Effects of astaxanthin on the regulation of the TNF-α/JNK/p-JNK pathway in mice with ConA-induced acute hepatitis.
(A) The expression of TNF-α and TRAF2 was determined with real-time PCR (n = 8, *P < 0.05 for Oil versus ConA, #P < 0.05 for ConA+Astaxanthin (20) versus ConA, +P < 0.05 for ConA+Astaxanthin (40) versus ConA). (B) The levels of proteins TNF-α, TRAF2, JNK, and p-JNK in liver tissue are shown as western blot bands. (C) The expression of TNF-α and p-JNK in hepatic tissues was determined with immunohistochemistry at 8 h (original magnification, 200) and their IODs changed significantly with astaxanthin treatment (n = 8, *P < 0.05 for ConA+Astaxanthin (20) versus ConA, #P < 0.05 for ConA+Astaxanthin (40) versus ConA). (D) The levels of proteins ERK, p-ERK, P38 MAPK, and p-P38 MAPK in liver tissue are shown as western blot bands. The relative band densities were calculated (n = 3, *P < 0.05 for Oil versus ConA, #P < 0.05 for ConA+Astaxanthin (20) versus ConA, +P < 0.05 for ConA+Astaxanthin (40) versus ConA).
Fig 6.
Effects of astaxanthin on the proliferation and apoptosis of primary hepatocytes induced by TNF-α.
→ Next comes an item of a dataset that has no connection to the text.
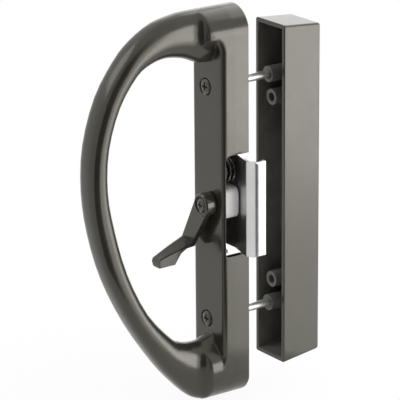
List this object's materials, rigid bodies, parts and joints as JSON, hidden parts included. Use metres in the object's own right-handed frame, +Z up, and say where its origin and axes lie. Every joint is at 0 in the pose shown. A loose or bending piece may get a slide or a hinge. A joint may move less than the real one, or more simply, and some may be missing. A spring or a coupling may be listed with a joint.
{
  "type": "sliding door handle set",
  "caption": "Sliding patio door handle set: inside D-grip with thumb lever and hooked clamp latch, long through screws and a plain outside pull.",
  "frame": {"origin": "on the door's inside face, in the middle of the housing's width and midway between the two mounting screws", "axes": "+X along the door's width towards the jamb, +Y through the door from inside to outside, +Z up along the handle"},
  "size_m": [0.0393, 0.1386, 0.2093],
  "materials": {
    "handle_enamel": "gloss",
    "pull_enamel": "gloss",
    "lever_enamel": "gloss",
    "zinc_screw": "zinc plated, black head",
    "black_screw": "gloss",
    "white_nylon": "satin",
    "bright_chrome": "bright chrome",
    "spring_wire": "oiled"
  },
  "bodies": {
    "housing": {"inside_handle": "handle_enamel", "outside_pull": "pull_enamel", "mounting_screw_upper": "zinc_screw", "mounting_screw_lower": "zinc_screw", "latch_spring": "spring_wire"},
    "thumb_lever": {"lever": "lever_enamel", "lever_screw": "black_screw", "latch_cam": "white_nylon"},
    "clamp": {"latch": "bright_chrome"}
  },
  "joints": [
    {"name": "lever_turn", "type": "hinge", "parent": "housing", "child": "thumb_lever", "pos_m": [0.0025, -0.0232, 0.0018], "axis": [0, 1, 0], "range_deg": [0, 110]},
    {"name": "latch_swing", "type": "hinge", "parent": "housing", "child": "clamp", "pos_m": [-0.0075, -0.00115, 0.00055], "axis": [0, 0, 1], "range_deg": [0, 8]}
  ],
  "couplings": [
    {"joint": "latch_swing", "follows": "lever_turn", "ratio": 0.0727}
  ]
}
(A) The proliferation of primary hepatocytes treated with astaxanthin before TNF-α induction was detected with CCK8. (B) The apoptosis of primary hepatocytes was determined with flow cytometry (n = 3, #P < 0.05 for TNF-α versus control, +P < 0.05 for TNF-α+Astaxanthin versus TNF-α). (C) The protein levels of Beclin-1, LC3, Bcl-2 and Bax proteins in primary hepatocytes are shown as western blot bands. The relative band intensities were calculated (n = 3, #P < 0.05 for TNF-α versus control, +P < 0.05 for TNF-α+Astaxanthin versus TNF-α).
Fig 7.
Mechanism of astaxanthin action.
In ConA-induced autoimmune hepatitis, astaxanthin reduces autophagy by inhibiting the JNK/p-JNK pathway. TNF-α, a proinflammatory cytokine, combined with TNFR1 and TRAF2, was expressed on the surfaces of hepatocytes after ConA injection. This led to the activation of JNK, which phosphorylated Bcl-2, thereby promoting the release of caspase 9 and caspase 3, causing apoptosis. Inactive Bcl-2 dissociated from Beclin-1, enhancing the induction of autophagy. Thus, astaxanthin successfully inhibits the release of TNF-α in stressed cells during acute liver injury and also reduces apoptosis and autophagy by reducing the phosphorylation of JNK.